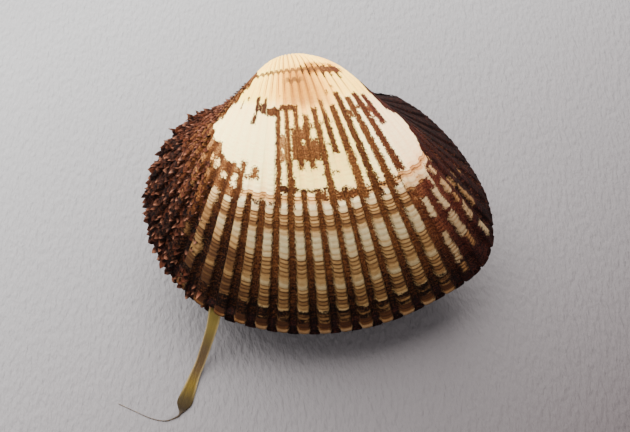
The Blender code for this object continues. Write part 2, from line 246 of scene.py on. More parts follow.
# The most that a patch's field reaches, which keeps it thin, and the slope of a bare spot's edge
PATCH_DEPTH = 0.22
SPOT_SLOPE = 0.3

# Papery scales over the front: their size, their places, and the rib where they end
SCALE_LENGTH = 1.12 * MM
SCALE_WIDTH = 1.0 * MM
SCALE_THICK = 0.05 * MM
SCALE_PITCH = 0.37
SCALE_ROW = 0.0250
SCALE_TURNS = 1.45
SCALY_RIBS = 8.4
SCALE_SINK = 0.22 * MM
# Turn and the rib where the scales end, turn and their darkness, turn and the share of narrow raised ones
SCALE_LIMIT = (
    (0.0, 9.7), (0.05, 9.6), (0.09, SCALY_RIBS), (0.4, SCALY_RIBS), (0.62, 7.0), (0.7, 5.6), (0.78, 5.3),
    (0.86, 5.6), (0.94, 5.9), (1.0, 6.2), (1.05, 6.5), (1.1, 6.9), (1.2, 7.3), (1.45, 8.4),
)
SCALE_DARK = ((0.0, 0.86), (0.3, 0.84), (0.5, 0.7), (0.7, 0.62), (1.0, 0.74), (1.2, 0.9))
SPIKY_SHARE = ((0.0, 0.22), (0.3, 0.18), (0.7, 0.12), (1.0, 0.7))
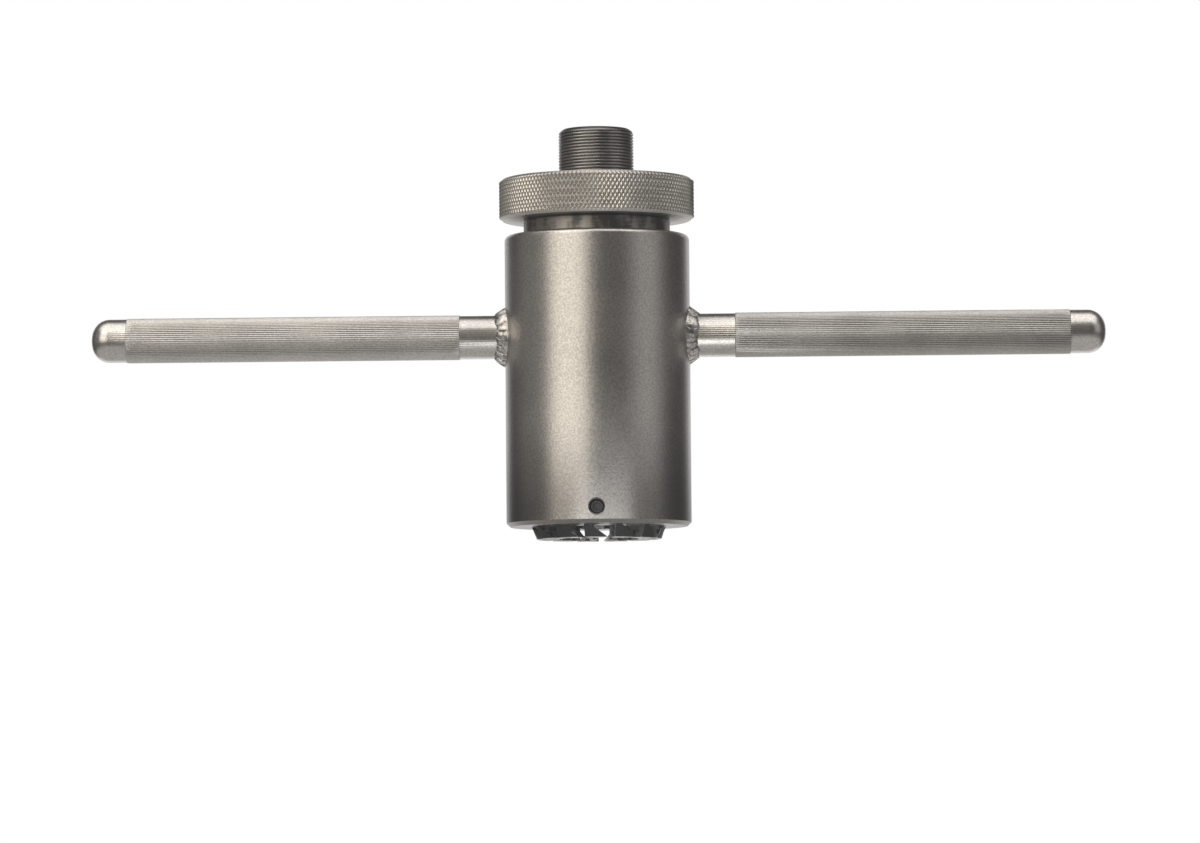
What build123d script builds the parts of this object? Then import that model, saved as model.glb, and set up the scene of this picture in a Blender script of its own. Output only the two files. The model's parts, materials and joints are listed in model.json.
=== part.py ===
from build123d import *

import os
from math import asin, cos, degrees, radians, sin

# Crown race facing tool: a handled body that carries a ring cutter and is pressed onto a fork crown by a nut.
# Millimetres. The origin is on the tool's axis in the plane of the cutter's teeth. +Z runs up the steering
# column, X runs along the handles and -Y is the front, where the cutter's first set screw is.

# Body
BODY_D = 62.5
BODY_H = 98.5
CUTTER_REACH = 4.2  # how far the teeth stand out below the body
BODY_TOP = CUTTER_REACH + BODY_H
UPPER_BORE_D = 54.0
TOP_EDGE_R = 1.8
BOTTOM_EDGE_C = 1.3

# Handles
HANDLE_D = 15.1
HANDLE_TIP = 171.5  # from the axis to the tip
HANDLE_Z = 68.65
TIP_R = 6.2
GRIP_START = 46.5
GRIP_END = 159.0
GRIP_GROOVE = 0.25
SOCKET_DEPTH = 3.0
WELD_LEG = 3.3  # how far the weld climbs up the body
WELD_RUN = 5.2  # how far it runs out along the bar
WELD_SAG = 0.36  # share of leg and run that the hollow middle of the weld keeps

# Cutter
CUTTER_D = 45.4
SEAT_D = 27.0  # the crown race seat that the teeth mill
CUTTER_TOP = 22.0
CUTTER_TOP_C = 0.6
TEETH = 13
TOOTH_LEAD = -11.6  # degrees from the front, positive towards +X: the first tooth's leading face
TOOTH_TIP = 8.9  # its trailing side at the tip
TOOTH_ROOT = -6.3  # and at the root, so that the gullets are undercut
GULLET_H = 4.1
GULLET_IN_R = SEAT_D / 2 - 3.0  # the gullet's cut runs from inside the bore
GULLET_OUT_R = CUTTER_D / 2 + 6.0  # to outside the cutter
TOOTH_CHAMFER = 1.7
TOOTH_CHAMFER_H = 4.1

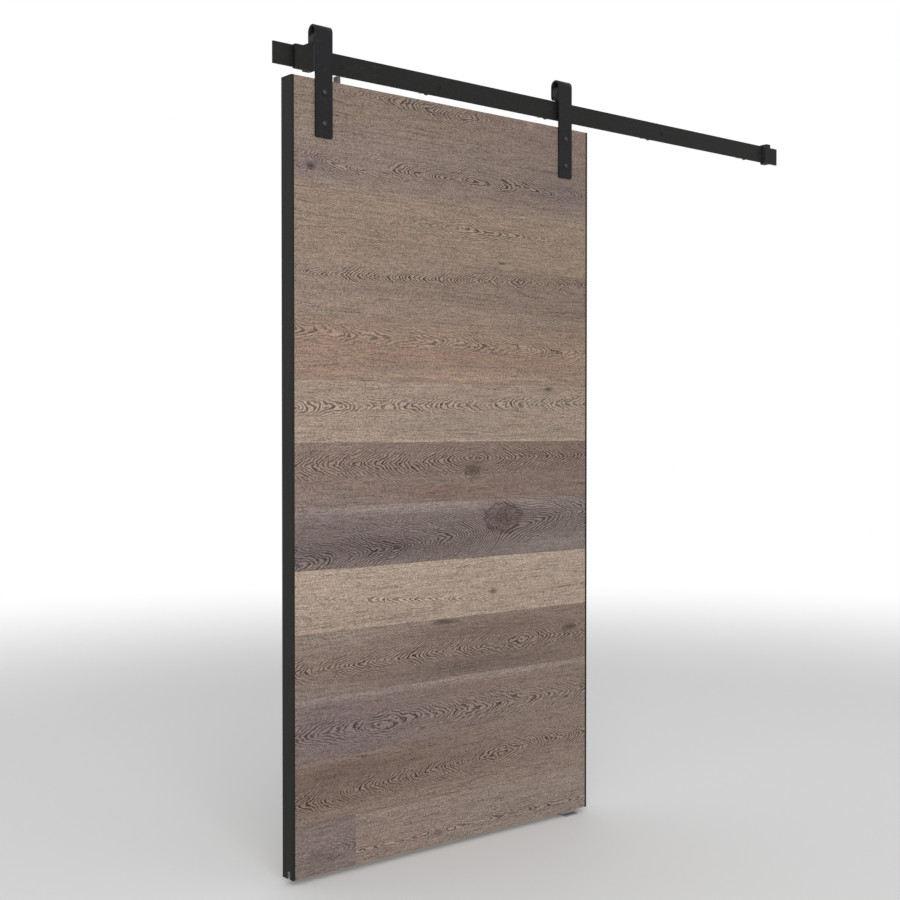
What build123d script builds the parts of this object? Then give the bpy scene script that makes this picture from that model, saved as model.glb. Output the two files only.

:::

Exercise details » Copy verbatim the line that contains "listed in model.json.", the line that contains "BOTTOM_EDGE_C = 1.3", and all lines between them.

Reply to the task »
What build123d script builds the parts of this object? Then import that model, saved as model.glb, and set up the scene of this picture in a Blender script of its own. Output only the two files. The model's parts, materials and joints are listed in model.json.
=== part.py ===
from build123d import *

import os
from math import asin, cos, degrees, radians, sin

# Crown race facing tool: a handled body that carries a ring cutter and is pressed onto a fork crown by a nut.
# Millimetres. The origin is on the tool's axis in the plane of the cutter's teeth. +Z runs up the steering
# column, X runs along the handles and -Y is the front, where the cutter's first set screw is.

# Body
BODY_D = 62.5
BODY_H = 98.5
CUTTER_REACH = 4.2  # how far the teeth stand out below the body
BODY_TOP = CUTTER_REACH + BODY_H
UPPER_BORE_D = 54.0
TOP_EDGE_R = 1.8
BOTTOM_EDGE_C = 1.3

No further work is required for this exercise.